Ink spots: Inks are water based, if the ink stain has penetrated the wood, strip the surface and add a mix of household bleach and lemon juice, use a brush to apply this, then neutralize with a solution of white vinegar and water, let it dry, and repeat if needed, after this, stain your furniture to the original stain tone, unless you would like a different stain.
Polish furniture after cleaning: Every time you clean your furniture, layers of polish start coming off, make sure, whatever you are using to clean it does not contain alcohol. After a while, polish can bring back the shine and protect the surface.
Dust your furniture: Constantly dusting your furniture protects from dirt-build-up, use a lint-free cloth or brush to dust your furniture.
Use coasters for glasses: this is an old tip, that most of us apply in our homes, always use coasters or cork to place your glasses on surfaces to avoid water rings, never let water stand on the surface of your wooden furniture.
Use mitts for hot dishes: Before placing a hot dish on a surface, place a mitt, placing hot dishes on stone surfaces and wood surfaces can create burn marks or stains.

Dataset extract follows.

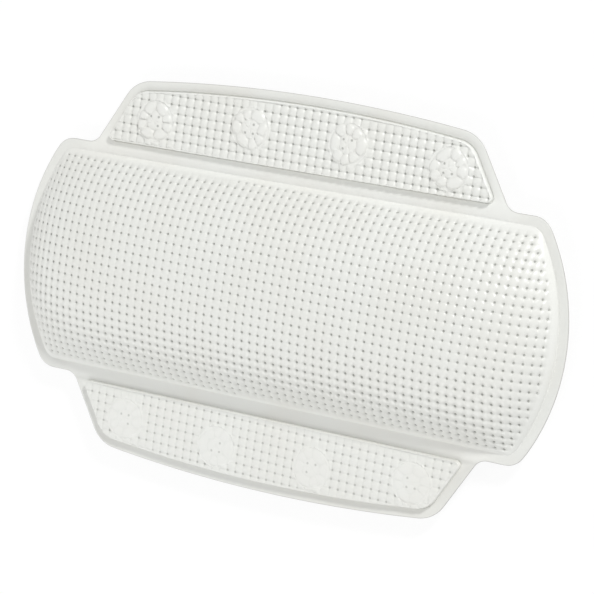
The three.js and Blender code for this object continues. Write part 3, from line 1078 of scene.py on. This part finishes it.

Protection from pets: We all love our pets, some of the though like to scratch or bite furniture, if this is the case with yours, make sure to protect your furniture with a fiber tablecloth, chair cover or protective pad to prevent damage or accidental scratches.
Do not place coffee makes under upper cabinets: The steam from the coffeemaker can stain the bottom of the upper cabinet, instead place the coffeemaker on open areas or kitchen island.

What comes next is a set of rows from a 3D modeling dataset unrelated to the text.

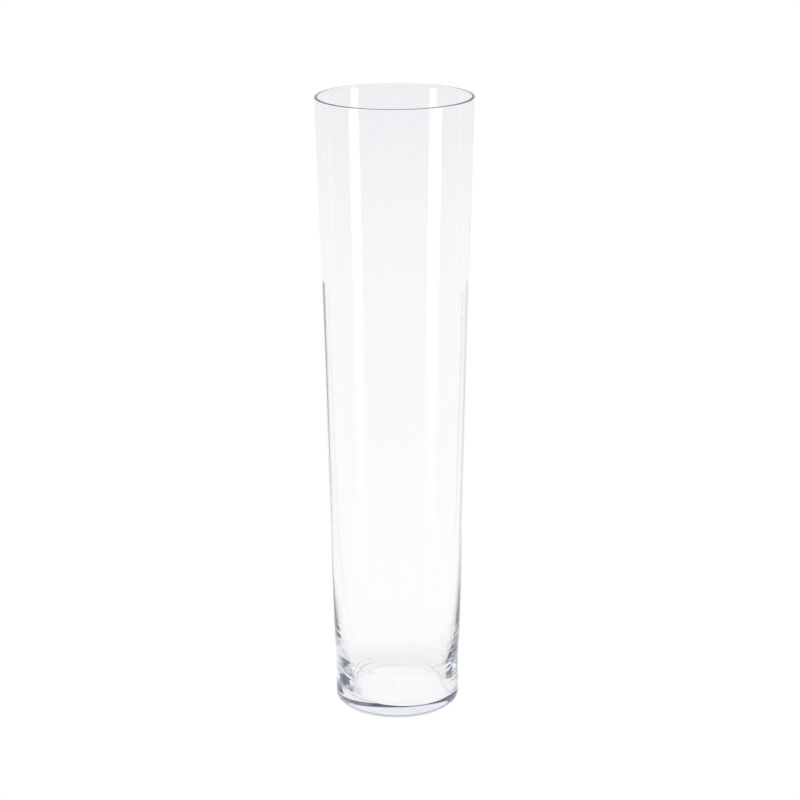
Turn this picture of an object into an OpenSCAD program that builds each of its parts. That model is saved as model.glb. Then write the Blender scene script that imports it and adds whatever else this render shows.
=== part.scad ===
// Tall tapered vase of clear glass, open at the top, with a thick heel and a thick flat bottom.
// It is one piece of glass, drawn as the zones that a glassmaker names: lip, side wall, heel,
// bottom and bearing ring. They meet face to face. Z is up, and the origin is the centre of the
// foot at table level. Sizes are in millimetres.

/* [Vase] */
// Overall height
height = 700; // [500:10:800]
// Outside diameter of the mouth
mouth_d = 172; // [160:1:190]
// Outside diameter of the foot
base_d = 140.8; // [140:0.2:150]

/* [Side wall] */
// Glass thickness of the upper wall
wall_t = 3; // [2:0.1:4]
// Height over which the thick heel thins out into the wall
thinning_h = 52; // [30:1:60]
// How long the heel's thickness is kept before it thins out (1 starts thinning at once)
thinning_power = 1.3; // [1:0.1:2]
// How far the outside swells just above the heel
shoulder = 1.6; // [0:0.1:3]
// Height over which that swelling is reached
shoulder_h = 25; // [15:1:40]
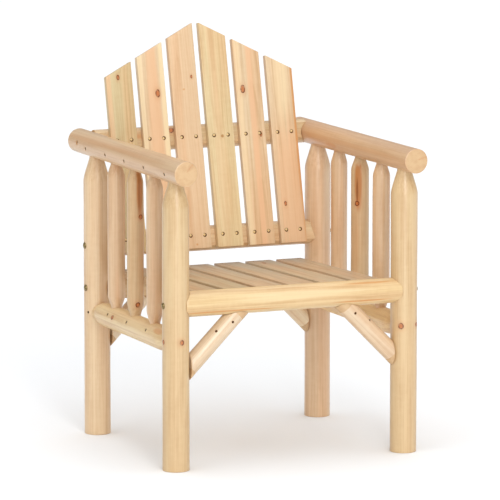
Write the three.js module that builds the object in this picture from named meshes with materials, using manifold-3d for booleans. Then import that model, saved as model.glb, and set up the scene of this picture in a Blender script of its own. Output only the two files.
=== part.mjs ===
// A log-style wooden armchair, in millimetres, +Z up, front towards -Y.
// The floor is z = 0. Round logs are coped, tenoned and bolted together; slats make the seat and back.
import * as THREE from 'three';
import { mergeVertices } from 'three/addons/utils/BufferGeometryUtils.js';
import Module from 'manifold-3d';

const wasm = await Module();
wasm.setup();

// ---- Driving dimensions ----

const LOG_SIDES = 32;
const SPINDLE_SIDES = 24;
const FASTENER_SIDES = 20;

const GAP = 0.3; // clearance that every joint keeps between its two pieces
const EASED_EDGE = 2; // chamfer on the sawn ends of logs

// Leg axes stand at plus and minus these distances from the middle.
const LEG_SPREAD_X = 300;
const LEG_SPREAD_Y = 256.5;
const LEG_RADIUS = 32.5;
const LEG_CONE_HEIGHT = 50;
const LEG_TENON_RADIUS = 16.5;
const LEG_TENON_DEPTH = 36;

const ARM_HEIGHT = 722.3; // height of the arm's axis
const ARM_RADIUS = 30;
const ARM_FRONT_OVERHANG = 68; // past the front leg's axis
const ARM_REAR_OVERHANG = 118.5; // past the rear leg's axis

const SIDE_RAIL_HEIGHT = 308.7;
const SIDE_RAIL_RADIUS = 29.4;
const SIDE_RAIL_END_RADIUS = 19; // where its rounded nose meets the leg
const SIDE_RAIL_NOSE_LENGTH = 56;
const SIDE_RAIL_TENON_RADIUS = 12;
const SIDE_RAIL_TENON_DEPTH = 20;

const SPINDLE_PITCH = 125;
const SPINDLE_CONE_HEIGHT = 26;
const SPINDLE_NECK_RADIUS = 13;
const SPINDLE_TENON_RADIUS = 9.5;
const SPINDLE_TENON_DEPTH = 24;
// Peeled branches differ a little, so each spindle has its own radius, from the rear to the front.
const SPINDLE_RADII = { right: [21.8, 20.4, 20.2], left: [20.6, 22.4, 21.4] };

const FRONT_RAIL_HEIGHT = 400.3;
const FRONT_RAIL_RADIUS = 30.8;
const REAR_RAIL_HEIGHT = 369;
const REAR_RAIL_RADIUS = 32;
const REAR_RAIL_END_RADIUS = 28;
const REAR_RAIL_END_LENGTH = 60;
const REAR_RAIL_FORWARD = 4.5; // the rear seat rail's axis lies this far in front of the leg's axis

const BRACE_RADIUS = 22;
const FRONT_BRACE_REACH = 186; // from the leg's axis to the rail's axis, along and down
const REAR_BRACE_REACH = 154;

const SEAT_SLAT_COUNT = 6;
const SEAT_SLAT_GAP = 16.3;
const SEAT_SLAT_THICKNESS = 18;
const SEAT_SIDE_GAP = 21.25; // between the outer slats and the legs
const SEAT_FRONT_INSET = 8.5; // slat end behind the front rail's axis
const SEAT_REAR_INSET = 12.3; // slat end in front of the rear rail's axis
const SEAT_FRONT_DROP = 3.8; // slat top below the front rail's crest, at the slat's front end
const SEAT_REAR_RISE = 10.1; // slat top above the rear rail's crest, at the slat's rear end
const SEAT_NOTCH_MARGIN = 1.6; // notch past the outer slats, each side

const BACK_SLAT_COUNT = 6;
const BACK_SLAT_GAP = 17.3;
const BACK_SLAT_THICKNESS = 16;
const BACK_SIDE_GAP = 15.75; // between the outer slats and the legs
const BACK_LEAN = THREE.MathUtils.degToRad(13.05);
const BACK_FOOT_DROP = 15; // slat foot below the lower back rail's axis
const BACK_PEAK_LENGTH = 570.8; // slat length where the two slopes of the top meet
const BACK_TOP_PITCH = THREE.MathUtils.degToRad(27.4);
const SLAT_EASED_EDGE = 1.6;

const LOWER_BACK_RAIL_HEIGHT = 474.5;
const LOWER_BACK_RAIL_RADIUS = 31;
const LOWER_BACK_RAIL_FLAT_DEPTH = 7.2; // how far the flat for the slats cuts into the log
const UPPER_BACK_RAIL_RISE = 2; // its axis above the arm's axis
const UPPER_BACK_RAIL_RADIUS = 30;
const UPPER_BACK_RAIL_FLAT_DEPTH = 7;
const UPPER_BACK_RAIL_SHORT = 15; // each end stops this far short of the arm's axis

const BOLT_HEAD_RADIUS = 8;
const BOLT_HEAD_HEIGHT = 5.2;
const BOLT_SHANK_RADIUS = 4;
const BOLT_RAIL_DEPTH = 62; // how far the bolt runs into the rail's end
const BOLT_SEAT_RADIUS = 9; // flat spot faced into the round leg
const BOLT_SEAT_DEPTH = 1.6;

const ARM_SCREW_HEAD_RADIUS = 5;
const ARM_SCREW_HEAD_HEIGHT = 4;
const ARM_SCREW_SHANK_RADIUS = 2.6;
const ARM_SCREW_RAIL_DEPTH = 45;
const ARM_SCREW_RECESS_RADIUS = 6;
const ARM_SCREW_RECESS_DEPTH = 9;

// ---- Sizes that follow from the ones above ----

const LEG_HEIGHT = ARM_HEIGHT - ARM_RADIUS + LEG_TENON_DEPTH;
const ARM_FRONT_Y = -LEG_SPREAD_Y - ARM_FRONT_OVERHANG;
const ARM_REAR_Y = LEG_SPREAD_Y + ARM_REAR_OVERHANG;
const ARM_LENGTH = ARM_REAR_Y - ARM_FRONT_Y;
const REAR_RAIL_Y = LEG_SPREAD_Y - REAR_RAIL_FORWARD;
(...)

Moisture damage: not using coasters, mitts or protecting your furniture from steam, can cause dreaded ring or stains. Take precaution to avoid this, if you furniture has any kind of this stains must be treated ASAP.
Follow these care tips to help prevent moisture or dryness from damaging your furniture:
➔ Sprinkle the spot with 4F pumice powder or baby powder and leave it on for a few hours to draw out the moisture.

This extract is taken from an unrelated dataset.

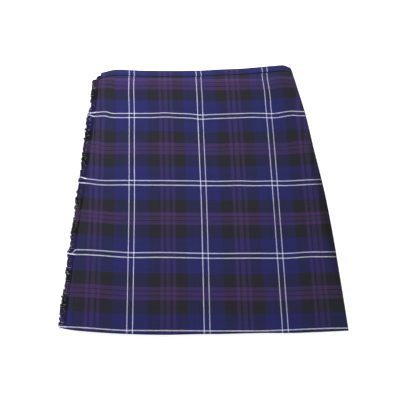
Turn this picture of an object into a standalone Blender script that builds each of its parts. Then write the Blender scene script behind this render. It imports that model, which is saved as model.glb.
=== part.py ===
"""A tartan kilt, fastened and laid flat on its pleated back with the fringed over apron upward.

Metres, +Z up.  The waist lies toward +Y, the hem toward -Y, and the origin is the middle of the
kilt's outline at the height of the surface it rests on.
"""

import math

import bmesh
import bpy

# ---------------------------------------------------------------- driving dimensions

CLOTH = 0.0010          # thickness of a cloth wall
GAP = 0.0003            # clearance at every seam and between layers
PITCH = CLOTH + GAP     # from one layer to the next
BAND_CLOTH = 0.0016     # the waistband is the same cloth, doubled and pressed
BAND_WIDTH = 0.0150     # height of the waistband
BAND_SETBACK = 0.0110   # the waistband stops this far short of the over apron's free edge
LOWER_BAND_SETBACK = 0.0095   # and under it, this far short of the lower layers' fold
PLEATS = 20             # knife pleats across the back

# The outline seen from above: how far the kilt reaches to each side at a height y.
SIDES = (
    # y,      left,    right
    (-0.320, -0.3033, 0.3037),
    (-0.200, -0.2988, 0.2912),
    (-0.100, -0.2923, 0.2812),
    (0.000, -0.2845, 0.2672),
    (0.100, -0.2771, 0.2497),
    (0.200, -0.2693, 0.2302),
    (0.320, -0.2613, 0.2032),
)
# The hem and the top edge: y at a share of the width, counted from the fringed side.
HEM = (
    # share,  y
    (0.000, -0.2985),
    (0.050, -0.3040),
    (0.140, -0.3105),
    (0.350, -0.3135),
    (0.700, -0.3097),
    (0.900, -0.3065),
    (1.000, -0.3035),
)
TOP = (
    # share,  y
    (0.000, 0.2890),
    (0.050, 0.2930),
    (0.110, 0.2985),
    (0.240, 0.2975),
    (0.540, 0.2982),
    (0.740, 0.3030),
    (0.900, 0.3110),
    (0.960, 0.3127),
    (1.000, 0.3065),
)

# How deep the hidden part of a pleat is, in pleat widths, from hem to waist.
PLEAT_DEPTH = (
    # height, depth
    (0.00, 3.25),
    (0.65, 3.10),
    (0.95, 1.10),
    (1.00, 1.10),
)
PLEATS_START = 0.105    # share of the back's width before the first pleat
PLEATS_END = 0.937      # and where the last pleat's folded edge lies
PLEAT_WIDTH = (PLEATS_END - PLEATS_START) / PLEATS
FACE_DROP = 0.0090      # length over which a pleat's face comes down behind the last fold
FACE_BEHIND = 0.0018    # how far past that fold it starts down
# A pleat's folded edge: its centre line's points, back from the edge and up from the face.
FOLDED_EDGE = (
    # back,    up
    (0.0006, 0.0),
    (0.0002, PITCH / 2 - 0.0003),
    (0.0002, PITCH / 2 + 0.0003),
    (0.0006, PITCH),
)

UNDER_INSET = 0.0120    # the lower layers end this far inside the fringe's tips
HEM_INSET = 0.0015      # and this far short of the over apron's hem
# Where the aprons' columns of points lie across the back's width, closest where they bend;
# the under apron's free edge is at the last of them.
COLUMNS = (
    0.008, 0.025, 0.045, 0.065, 0.085, 0.100, 0.115, 0.140, 0.20, 0.28, 0.36, 0.44, 0.52,
    0.60, 0.68, 0.75, 0.785, 0.810, 0.840, 0.870, 0.890, 0.910, 0.925, 0.940, 0.955,
)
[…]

➔ For superficial spots place a double layered fabric on the spot, next tap with a warm dry iron, after this if the mark is still visible, use a good polish or wax and treat it by rubbing the surface.
➔ For dark spots, try solvents such as paint thinner or alcohol, if this does not work us superfine (0000) steel wool. Apply polish or wax to protect your piece of furniture.
➔ For severe spots, you will have to strip and sand the spot, this alone may resolve the problem, if not try a solvent, then repair the finish and stain the finish.
➔ Avoid placing wood furniture near bathrooms or laundry areas.
➔ Maintain a consistent temperature in your home.
➔ Protect your surfaces from water.
➔ Do not allow your home to get to dry, dry areas can cause furniture to shrink.
➔ Do not allow moisture to get trapped between wood and glass.
➔ Make sure the surface is completely dry before placing a glass back after cleaning or if you are replacing a glass piece.
Worms and Insect damage.
Another problem that may damage your furniture are worm and insects, they cause the wood to become porous and dry, thus more susceptible and fragile to moisture. To prevent this, keep furniture in a dry a spot as possible and inspect for new holes periodically, especially with antique furniture. If you need to repair this, instead of spraying the piece, apply furniture-worm insecticide on the holes, but do not spray it, use a thin-needled syringe, every 10 inches is good enough, it does not have to go into every hole. Leave the piece overnight, as mentioned before check regularly for holes, and place cedar blocks inside to prevent new infestations. If your problems are termites, then your furniture is the least of your worries, because this means your entire house has termites and you need to call a professional to remedy this immediately.